The Values panel in the Correlation Filter is not unlike the Values panel in the Function Filter - it merely provides a list of equational Expressions that define the output of the filter. Mirror Values will mirror all values in all streams currently in use. Note that mirroring the output will result in $O(n^s)$ memory usage, where $n$ is the number of elements and $s$ is the number of streams being used, because it will append every combination of inputs to the output.

This is also the panel where the actual Correlation mathematics should be entered. For example, if we had a set of (x,y) Cartesian coordinates in Stream 0 at v[0] and v[1] and we wanted the correlation of it against itself, we would indicate on the Streams panel that the filter should use Stream 0 twice, and then add a Values entry with Expression:

`sqrt((vi0-vj0)**2+(vi1-vj1)**2)`

## Parameters

The Parameters panel in the Correlation Filter is not unlike the Parameters panel in the Function Filter - it merely provides a list of equational Expressions that define the output of the filter. Mirror Parameters will mirror all parameters in all streams currently in use. Note that mirroring the output will result in $O(n^s)$ memory usage, where $n$ is the number of elements and $s$ is the number of streams being used, because it will append every combination of inputs to the output. Note, also, that, as with all parameters, anything entered as an equational Expression will be truncated to an Integer value. As with the Values panel, equational Expressions are defined using the custom syntax.

## Pruning

While it is not advisable to use large data sets with the Correlation filter due to its nested iteration, proper implementation of the pruning filter may allow you to do controlled, small-scale comparisons across large data sets. The Pruning panel works by taking a few heuristics for sorting the input data, and then builds a spatial tree out of the provided heuristics. Once the tree is built, the value and parameter equations are performed only for pairs that meet the requirements of all of the heuristics provided.

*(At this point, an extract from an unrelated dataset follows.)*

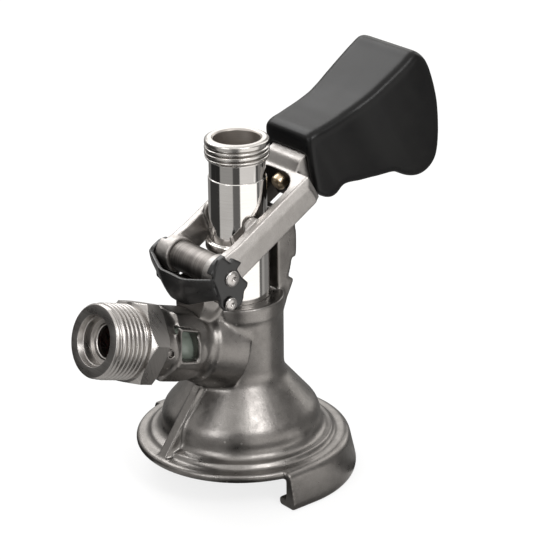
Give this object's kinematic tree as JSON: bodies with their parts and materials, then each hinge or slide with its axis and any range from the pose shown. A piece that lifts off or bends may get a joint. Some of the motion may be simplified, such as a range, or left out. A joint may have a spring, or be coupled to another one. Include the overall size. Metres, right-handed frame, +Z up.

For a given axis, you must define two things: the equational Expression to compute for the axis, and the range limit for comparisons. The equational Expression is a classical-style Expression, meaning it does not use `vi0` syntax. Instead, it reverts to the classic `v[#]` syntax when evaluating input. This is because streams are not considered when building the tree - only specific values. Once the spatial tree is built using axes defined by these Expressions, the range becomes important. When the Values expressions are executed, it is normally the case that every point is checked against every other point. However, when a range is specified, every point is check against every other point within the provided range for the provided equational Expression. If the Expression is v[0] and the range is 4, each point will only be checked against every other point for which |v[0] - v'[0]| < 4, where v[0] is the initial point and v'[0] is the point that may be checked against it.

# Tutorials Including Correlation Filter

# Other Applications

Aside from correlation, this filter may be used to mathematically approach mutiple inputs. For example, you can sum several stream's v[0]s, divide a value in one stream by a value in another, or any number of other data comparison implementations.